If you want to use protobuf (but be aware that for complex objects it needs them to be marked with its attributes (or with WCF attributes or...))
public static byte[] GetHash<T>(T obj, HashAlgorithm hash)
{
var hasher = new Hasher(hash);
if (obj != null)
{
ProtoBuf.Serializer.Serialize(hasher, obj);
hasher.Flush();
}
else
{
hasher.Flush();
}
return hasher.HashAlgorithm.Hash;
}
The only "big" differences are that protobuf doesn't Flush
the stream, so we have to do it, and that it TRULY wants that the root object be typed and not a simple "object".

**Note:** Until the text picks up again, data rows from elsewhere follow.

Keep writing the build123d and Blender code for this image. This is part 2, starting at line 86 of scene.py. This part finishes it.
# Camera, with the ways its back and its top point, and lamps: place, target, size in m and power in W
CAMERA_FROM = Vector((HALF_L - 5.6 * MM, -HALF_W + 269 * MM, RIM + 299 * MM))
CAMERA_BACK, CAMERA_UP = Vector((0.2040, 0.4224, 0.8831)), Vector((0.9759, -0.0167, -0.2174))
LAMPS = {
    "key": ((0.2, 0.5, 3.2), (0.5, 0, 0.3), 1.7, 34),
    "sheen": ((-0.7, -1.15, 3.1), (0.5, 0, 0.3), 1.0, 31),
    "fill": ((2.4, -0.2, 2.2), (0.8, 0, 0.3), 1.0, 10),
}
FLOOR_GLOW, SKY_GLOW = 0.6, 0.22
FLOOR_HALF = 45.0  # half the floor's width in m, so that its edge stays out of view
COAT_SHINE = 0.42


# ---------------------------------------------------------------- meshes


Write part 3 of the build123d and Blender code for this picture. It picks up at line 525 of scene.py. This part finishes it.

Oh... and for your question:
How should I serialize the object? It
must be fast and not consume too much
memory. Also it must reliably always
be serialized the same way. If I use
the .NET default serialization can I
really be sure that the created binary
stream is always the same if the
acutal data is the same? I doubt it.
List<int> l1 = new List<int>();
byte[] bytes1, bytes2;
using (MemoryStream ms = new MemoryStream())
{
new BinaryFormatter().Serialize(ms, l1);
bytes1 = ms.ToArray();
}
l1.Add(0);
l1.RemoveAt(0);
using (MemoryStream ms = new MemoryStream())
{
new BinaryFormatter().Serialize(ms, l1);
bytes2 = ms.ToArray();
}
Debug.Assert(bytes1.Length == bytes2.Length);
Lets say this: the Debug.Assert
will fail. This because List "saves" some internal status (for example a version). This makes very difficult to Binary Serialize and compare. You would be better to use a "programmable" serializer (like proto-buf). You tell him what properties/fields to serialize and he serializes them.
So what would be an alternative way to serialize that doesn't take to long to implement?
Proto-buf... or DataContractSerializer (but it's quite slow). As you can imagine, there isn't a silver bullet to data serialization.